Mr. Rana does not explicitly appeal the dismissal of his claims for loss of livelihood, defamation of character, and pain and suffering. Regardless, we see no error in that dismissal. Such claims, “sounding in tort,” 28 U.S.C. § 1491(a)(1), are outside the Tucker Act's jurisdiction. See U.S. Marine, Inc. v. United States, 722 F.3d 1360, 1372 (Fed. Cir. 2013).
For the foregoing reasons, we affirm the judgment of the Court of Federal Claims.
1. A flag is an administrative tool used “to prevent and/or preclude ․ [e]xecution of favorable actions to a Soldier who may be in an unfavorable status ․ [or m]ovement of a Soldier when it is in the best interests of the Army for the Soldier to remain in his or her current unit or at his or her current location until cleared of ongoing actions.” Army Regulation 600–8–2 ¶ 2–1(a). Flags are lifted when the disciplinary or administrative action is concluded. Id. ¶ 2–1(c).
2. A Board of Inquiry is used in the Army to establish and record facts related to an officer's alleged misconduct, substandard performance of duty, or conduct incompatible with military service. Army Regulation 600–8–24 ¶ 4–6. Based on findings of fact, the Board makes a recommendation for the officer's disposition. Id.

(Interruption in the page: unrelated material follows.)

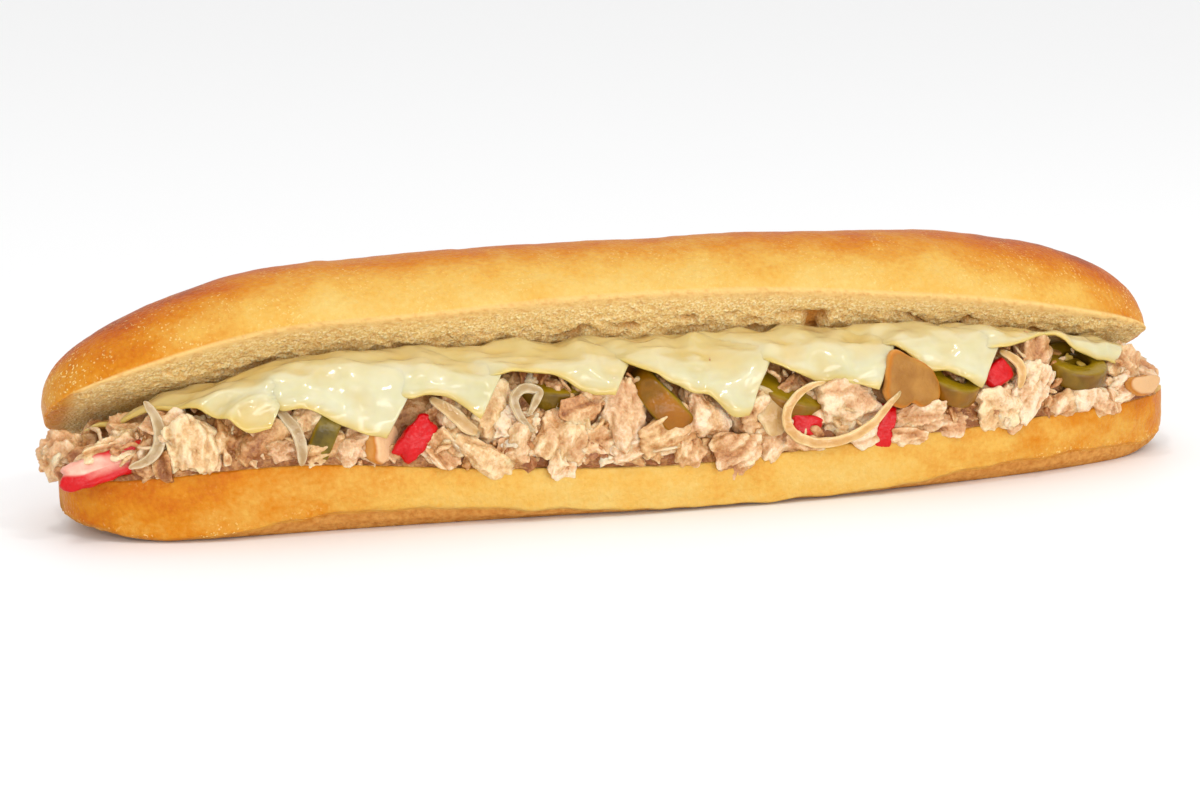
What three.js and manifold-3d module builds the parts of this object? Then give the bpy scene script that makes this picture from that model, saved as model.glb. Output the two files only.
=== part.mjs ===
// A chicken cheesesteak: a foot-long hinged roll, opened like a mouth, with a heap of pulled chicken,
// vegetables and eight draped cheese slices. Millimetres, +Z up, +X along the roll, the open side faces -Y.
import * as THREE from "three";
import { mergeVertices } from "three/addons/utils/BufferGeometryUtils.js";
import Module from "manifold-3d";

const wasm = await Module();
wasm.setup();

// Driving dimensions of the roll. A list holds values at even steps along it, from the left end to the right end.
const HALF_LENGTH = 152.5; // half of a 12 inch roll
const HALF_WIDTH = 35;
const RIM_HEIGHTS = [15, 18, 14.2, 12.2, 14.4, 16, 16.5]; // the lower half's cut, above the table
const CENTRE_LINE = [-1.5, 3, -1.2, -3, -2]; // the roll isn't quite straight
const HINGE_Y = 23.5; // from the centre line back to the hinge
const OPENING = [33, 38, 45, 37, 28.5]; // degrees between the two cut faces
const CROWN_HEIGHT = 31.5; // from the upper half's cut to its top
const CROWN_SHIFT = -3; // the upper half has slid this far along the roll
const END_CURL = 5; // the ends of the base curl up off the table
const PLAN_ROUNDING = [2.7, 2.6]; // powers of the roll's outline from above: larger is squarer
const DOME_ROUNDING = { left: [1.9, 0.31], right: [4.2, 0.37] }; // powers of the upper half's fall to its ends
const DOME_SECTION = 0.85; // power of the upper half's section: 1 is an ellipse, less is squarer
// The lower half's wall from the cut down to the base: how far it stands out, and its share of the height
const HEEL_WALL = [[0, 1], [0.9, 0.8], [1.1, 0.55], [0.5, 0.32], [-1, 0.17], [-4.5, 0]];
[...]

3. Later, the Inspector General concluded that the Army committed certain errors in the Board of Inquiry proceeding but that the errors did not impair Mr. Rana's ability “to be heard and to protect [his] rights at the Board of Inquiry.” J.A. 54.
4. Mr. Rana makes various factual assertions in the Memorandum in Lieu of Oral Argument that he submitted to us. We see nothing in those assertions, which appear to bear on whether he was properly discharged, that would satisfy the standard for suspending the accrual of his claim for timeliness purposes.